Голос мужчины сорвался на фальцет, рука, на которой лежал глиняную поделку, вздрогнула. Соня схватила амулет прежде, чем сообразила, что произошло. Пальцы закололо, словно она сжала в кулаке кусок сухого льда, но это чувство быстро прошло. Вместо покалывания по ладони растеклось мягкое тепло. Отец быстро отряхнул ладони, словно избавился не от безобидной фигурки, а от отвратительного насекомого, и быстро сунул руки в карманы. Будто опасаясь, что дочь решит всучить амулет обратно.
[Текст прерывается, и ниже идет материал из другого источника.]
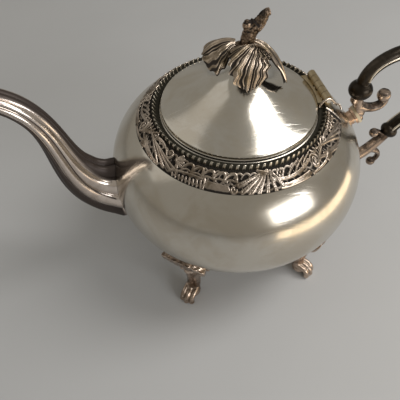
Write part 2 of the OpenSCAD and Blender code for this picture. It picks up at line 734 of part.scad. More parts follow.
// The middle of the joint's face at distance d beyond its socket, in the XZ plane.
function beyond(joint, d) =
    [joint[0][0] + (joint[2] + d) * cos(joint[1]), joint[0][2] + (joint[2] + d) * sin(joint[1])];
upper_face = beyond(upper_joint, scroll_face);
lower_face = beyond(lower_joint, scroll_face);

// Places its children at the end of a joint's socket, with +Z along it.
module at_joint(joint) {
    f = beyond(joint, 0);
    translate([f[0], 0, f[1]]) rotate([0, 90 - joint[1], 0]) children();
}

module socket(joint) {
    flange_t = 1.4;
    color(silver) difference() {
        at_joint(joint) {
            translate([0, 0, -2 * joint[2]]) cylinder(d = flange_dia - 2.6, h = 2 * joint[2] - flange_t / 2, $fn = 48);
            translate([0, 0, -flange_t]) cylinder(d = flange_dia, h = flange_t, $fn = 48);
        }
        at_joint(joint) {
            translate([0, 0, -tenon_len - 0.3])
                cylinder(r = tenon_dia / 2 + tenon_play, h = tenon_len + edge_overrun, $fn = small_round_faces);
            lock_pin(0.05, flange_dia * 2);
        }
        body_form();
    }
}

// The cross pin through a tenon.
module lock_pin(play, length) {
    translate([0, 0, -tenon_len / 2]) rotate([90, 0, 0])
        cylinder(r = lock_pin_dia / 2 + play, h = length, center = true, $fn = small_round_faces);
}

module insulator(joint) {
    color(cream) at_joint(joint) difference() {
        union() {
            translate([0, 0, joint_gap]) cylinder(d = flange_dia + 0.8, h = insulator_t, $fn = 48);
            translate([0, 0, -tenon_len])
                cylinder(d = tenon_dia, h = 2 * tenon_len + insulator_t, $fn = small_round_faces);
        }
        lock_pin(0.05, flange_dia);
    }
}

module handle_upper_socket() socket(upper_joint);
module handle_upper_insulator() insulator(upper_joint);
module handle_lower_socket() socket(lower_joint);
module handle_lower_insulator() insulator(lower_joint);

module handle_lock_pins() {
    color(silver) for (joint = [upper_joint, lower_joint]) at_joint(joint) lock_pin(0, flange_dia - 2.8);
}

module scroll_flange(joint) {
    at_joint(joint) translate([0, 0, scroll_face])
        cylinder(d1 = flange_dia, d2 = flange_dia - 2.4, h = scroll_flange_t, $fn = 20);
}

// Room for the tenon, and for all that lies before the scroll's flange.
module joint_room(joint) {
    at_joint(joint) {
        translate([0, 0, scroll_face - edge_overrun])
            cylinder(r = tenon_dia / 2 + tenon_play + 0.05, h = tenon_len + 0.4 + edge_overrun,
                $fn = small_round_faces);
        translate([0, 0, scroll_face - flange_dia])
            cylinder(d = flange_dia * 2.5, h = flange_dia, $fn = small_round_faces);
    }
}

module ball(at, d) translate([at[0], 0, at[1]]) sphere(d = d, $fn = 10);

// The grip: an ear-shaped bar between a knob and a collar.
knob = upper_face + [-knob_back, knob_rise];
grip_foot = lower_face + [grip_foot_out, grip_foot_rise];
grip_side = [handle_reach - grip_t * 0.46, (knob[1] + grip_foot[1]) / 2 + grip_side_rise];
grip_foot_tilt = 33;
grip_top_path = [knob + [0, knob_h * 0.3], knob + [0, grip_swing], grip_side + [0, grip_swing], grip_side];
grip_end_path = [grip_side, grip_side - [0, grip_swing * 0.5], grip_foot + grip_swing * [0.36, 0.56], grip_foot];

module handle_grip() {
    color(dark_silver) difference() {
        casting() {
            arm(grip_top_path, [grip_t * 0.5, grip_t * 0.5], [grip_t * 0.5, grip_t * 0.46], rings = 14, sides = 12);
            arm(grip_end_path, [grip_t * 0.5, grip_end_t * 0.5], [grip_t * 0.46, grip_end_t * 0.5], rings = 8,
                sides = 12);
            translate([knob[0], 0, knob[1]]) scale([1, 1, knob_h / knob_dia * 1.2]) sphere(d = knob_dia, $fn = 18);
            translate([grip_foot[0], 0, grip_foot[1]]) rotate([0, grip_foot_tilt, 0])
                scale([1, 1, 0.75]) sphere(d = grip_collar_dia, $fn = 14);
        }
        knob_seat(0);
        foot_seat(0);
    }
}

// The planes where the grip meets the two scrolls, moved by a gap.
module knob_seat(gap) {
    translate([knob[0], 0, knob[1] - knob_h * 0.45 - knob_dia + gap])
        cylinder(d = knob_dia * 2, h = knob_dia, $fn = small_round_faces);
}

module foot_seat(gap) {
    translate([grip_foot[0], 0, grip_foot[1]]) rotate([0, grip_foot_tilt, 0])
        translate([0, 0, -grip_collar_dia * 0.28 - grip_collar_dia + gap])
            cylinder(d = grip_collar_dia * 2, h = grip_collar_dia, $fn = small_round_faces);
}

// The stem from the upper insulator to the knob, with the flying scroll that leaves it.
module handle_upper_scroll() {
    f = upper_face;
    w = scroll_stem_w / 2;
    ball_at = f + [flight_reach, flight_rise];
    stem = [f, f + knob_rise * [-0.05, 0.29], knob + knob_rise * [-0.05, -0.76], knob - [0, knob_h * 0.2]];
    flight = [f + flight_reach * [-0.09, 0.5], f + flight_reach * [0.44, 0.13], f + flight_reach * [1.2, 0.1],
        ball_at + volute_ball_dia * [0.29, -0.29]];
    spur_at = f + flight_reach * [-0.48, 0.39];
    color(warm_silver) difference() {
        casting() {
            scroll_flange(upper_joint);
            arm(stem, w * [0.92, 0.84], w * [1, 0.84], rings = 6, sides = 10);
            arm(flight, w * [0.88, 0.64], w * [0.68, 0.48]);
            ball(ball_at, volute_ball_dia * 1.32);
            ball(spur_at, volute_ball_dia * 0.8);
        }
        joint_room(upper_joint);
        translate([knob[0], 0, knob[1] - knob_h * 0.45 - joint_gap])
            cylinder(d = knob_dia * 2, h = knob_dia, $fn = small_round_faces);
    }
}

// The lower arm, with a volute curling up and another curling down.
module handle_lower_scroll() {
    f = lower_face;
    w = scroll_stem_w / 2;
    fork = f + [fork_out, fork_rise];
    up_ball = fork + up_volute_rise * [-0.38, 1];
    down_ball = fork + down_volute_drop * [0.15, -1];
    stem = [f, f + fork_out * [0.53, -0.02], f + fork_out * [0.85, 0.21], grip_foot];
    up_curl = [fork - w * [0.4, 0.4], fork + up_volute_rise * [0.56, 0.32], fork + up_volute_rise * [0.24, 1.21],
        up_ball + volute_ball_dia * [0.14, 0.14]];
    down_curl = [fork - w * [0.6, 1], fork + down_volute_drop * [0.35, -0.4], fork + down_volute_drop * [0.5, -0.75],
        down_ball + volute_ball_dia * [0.14, 0]];
    color(warm_silver) difference() {
        casting() {
            scroll_flange(lower_joint);
            arm(stem, w * [1, 0.76], w * [0.96, 0.76], sides = 10);
            arm(up_curl, w * [0.64, 0.4], w * [0.48, 0.32]);
            arm(down_curl, w * [0.64, 0.4], w * [0.48, 0.32]);
            ball(up_ball, volute_ball_dia);
            ball(down_ball, volute_ball_dia);
        }
        joint_room(lower_joint);
        translate([grip_foot[0], 0, grip_foot[1]]) rotate([0, grip_foot_tilt, 0])
            translate([0, 0, -grip_collar_dia * 0.28 - joint_gap])
                cylinder(d = grip_collar_dia * 2, h = grip_collar_dia * 2, $fn = small_round_faces);
    }
}

body_shell();
gadroon_rim();
scroll_border();
spout();
foot_front_left();
foot_front_right();
foot_back_left();
foot_back_right();
hinge_leaf_body();
hinge_pin();
handle_upper_socket();
handle_upper_insulator();
handle_upper_scroll();
handle_grip();
handle_lower_scroll();
handle_lower_insulator();
handle_lower_socket();
handle_lock_pins();
lid_dome();
lid_bezel();
hinge_leaf_lid();
finial_twig();
finial_leaf_left();
finial_leaf_front();
finial_leaf_right();
finial_stud();
finial_washer();
finial_nut();
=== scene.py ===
"""A silver-plated teapot on four feet: finishes, worn castings, leaf and scroll work, and a plain stage.

Lengths in this file are in millimetres and angles in degrees unless a name says otherwise. The frame
is in metres, and so is every finished mesh.
"""

import math

import bpy
import numpy as np
from mathutils import Matrix, Quaternion, Vector, noise


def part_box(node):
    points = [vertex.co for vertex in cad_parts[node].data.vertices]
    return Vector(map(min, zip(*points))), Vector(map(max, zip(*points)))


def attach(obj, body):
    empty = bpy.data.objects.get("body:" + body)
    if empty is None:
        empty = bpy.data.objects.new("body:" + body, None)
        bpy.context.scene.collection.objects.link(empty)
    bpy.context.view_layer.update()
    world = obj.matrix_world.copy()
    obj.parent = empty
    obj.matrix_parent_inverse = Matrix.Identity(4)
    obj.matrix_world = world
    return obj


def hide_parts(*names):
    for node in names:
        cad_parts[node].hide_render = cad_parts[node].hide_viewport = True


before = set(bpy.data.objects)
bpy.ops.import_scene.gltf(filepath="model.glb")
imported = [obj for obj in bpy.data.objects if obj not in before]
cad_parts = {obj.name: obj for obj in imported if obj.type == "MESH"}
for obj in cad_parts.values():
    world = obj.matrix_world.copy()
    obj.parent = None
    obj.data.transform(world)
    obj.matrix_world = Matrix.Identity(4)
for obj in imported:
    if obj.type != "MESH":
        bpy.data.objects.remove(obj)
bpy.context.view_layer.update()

MM = 0.001
MERGE = 1e-3 * MM  # points closer than this are one point
ROUND_STEPS = 256  # steps in a full turn of the body and the lid


# ---- sizes taken from the frame, and the curves of the body and the lid ----

def frame_box(node):
    """The lowest and highest corner of a CAD node, in millimetres."""
    low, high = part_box(node)
    return low / MM, high / MM


body_low, body_high = frame_box("body_shell")
lid_low, lid_high = frame_box("lid_dome")
bezel_high = frame_box("lid_bezel")[1]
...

– Во-о-от, – протянул он устало, разом растеряв всю настойчивость вместе со злобой. Разом обмяк, как наполовину спущенный воздушный шарик. – Кхм! Соня, я…
– Спасибо, – перебила его девушка и кивнула головой, пряча вернувшийся к ней привет из детства в карман.
Она уселась на стул, но к чаю больше не притронулась – напиток ей окончательно опротивел. На кухне повисла тягостная тишина. Ни отец, ни Соня не знали, что сказать друг другу. Мужчина не продумывал их встречу дальше момента, когда дочь возьмёт глиняную поделку из его рук. Избавиться от пугающего талисмана старшей дочери – вот какой была его цель.
– Ладно, поздно уже, – проговорила Соня, пытаясь по инерции сохранить хотя бы видимость того, что между ними всё нормально. – Я, наверное, пойду.
Отец промолчал. Девушка поднялась со своего места и, не поднимая взгляд, прошла в прихожую. Мужчина последовал за ней только когда она уже обулась и надела куртку.